The Marker does away with the stuffiness of old San Francisco and replaces it with a jazzy, Art Deco vibe. You can’t help but feel happy walking into your room with its multicolored striped walls, jewel-colored throw pillows and loud patterned wallpaper in the bathroom.
It’s near the theater district and great restaurants. Dine at Tratto restaurant and bar and experience home-style Italian cooking in a palatial setting, or order a cocktail beside the giant original fireplace while sitting on Moorish yellow leather chairs.
If you book this month and stay two nights, you get 20% off your stay. Now there’s motivation.
Info: The Marker San Francisco, 501 Geary St.; (415) 292-0100 or (844) 736-2753. Doubles from $139.
Monterey Tides is smack dab on a quiet stretch of beach.
Get a room with an ocean view and lie in bed and look out at nothing but sapphire blue water and the other side of Monterey Bay in the distance.
The décor is Mexico-meets-Midcentury, with colorful walls and boldly patterned carpeting. If you’re not brave enough to venture into the ocean, there’s a heated pool.
For an active adventure, you can rent a kayak and paddle among sea lions and otters, or drive south to Carmel to shop in style.
It restaurant serves ocean-to-table seafood.
Info: Monterey Tides, 2600 Sand Dunes Drive, Monterey; (831) 394-3321 or (800) 242-8627. Doubles from:$126.
Sitting high above a cliff overlooking the hip little surfer town of Sayulita, a one-hour drive north of Puerto Vallarta on the Pacific Coast of Mexico, is Siete Lunas, out of the fray of town but a five-minute golf cart ride to all the activity.
The hotel has seven palapa-roofed free-standing casitas, each surrounded by greenery but offering a view of the ocean and private beach below.
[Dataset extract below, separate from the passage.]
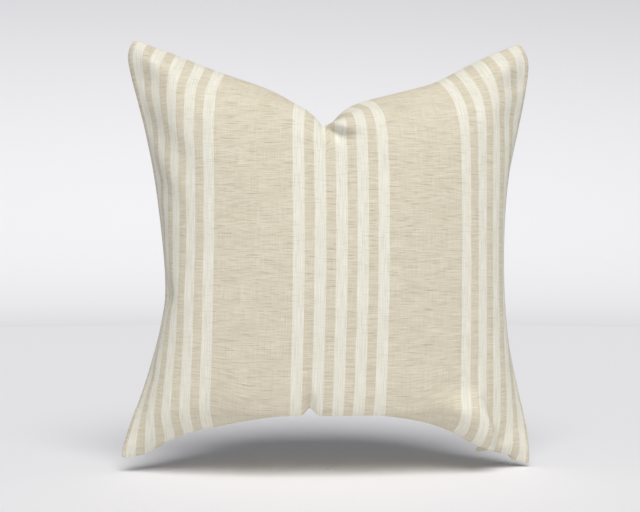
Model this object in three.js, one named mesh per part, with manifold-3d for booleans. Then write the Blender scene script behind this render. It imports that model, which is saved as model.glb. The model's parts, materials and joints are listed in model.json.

There’s a shared pool and lounging area on top of the hill, with a view of Playa de los Muertos and Sayulita beach in the distance.
If you book all seven casitas, you can arrange for a private chef to cook all meals.
Besides lounging at the hotel, you’ll find plenty to do. Aside from surfing, stand-up paddleboards are available to rent. You can play golf at nearby Punta Mita, go on snorkeling or fishing trips, take yoga or dance classes in town, shop for finely beaded Huichol Indian jewelry or hang out at bars among the barefooted, beautiful people who either live here or visit often.
Info: Siete Lunas, 714 Camino Sin Nombre, Sayulita; 011-52-329-298-8557. Doubles from $216 a night.
The Farm at Cape Kidnappers
Hawke’s Bay, New Zealand
This part of the country is particularly verdant and home to excellent wineries, lovely beaches, rivers ideal for trout fishing, Maori culture and artisanal cuisine.
The Farm, which has 22 suites and a four-bedroom owner’s cottage, is on 6,000 acres of coastline and a working sheep and cattle station. It also has one of New Zealand’s best championship golf courses.
The lodge was built to look like a farmhouse. Inside, antique farm equipment is used as décor alongside wood, leather and cowhide.
Apart from golf, you can ride the property on horseback, go birding, hike, fish or go wine tasting. But the highlight of your stay might just be getting to hold a kiwi bird in the wild. The Farm has gone to great efforts to bring them back, fencing off and trapping predators.
Info: The Farm at Cape Kidnappers, 446 Clifton Road, Te Awanga, Hawke’s Bay; 011-64-6-875-1900. Doubles from $2,100 a night.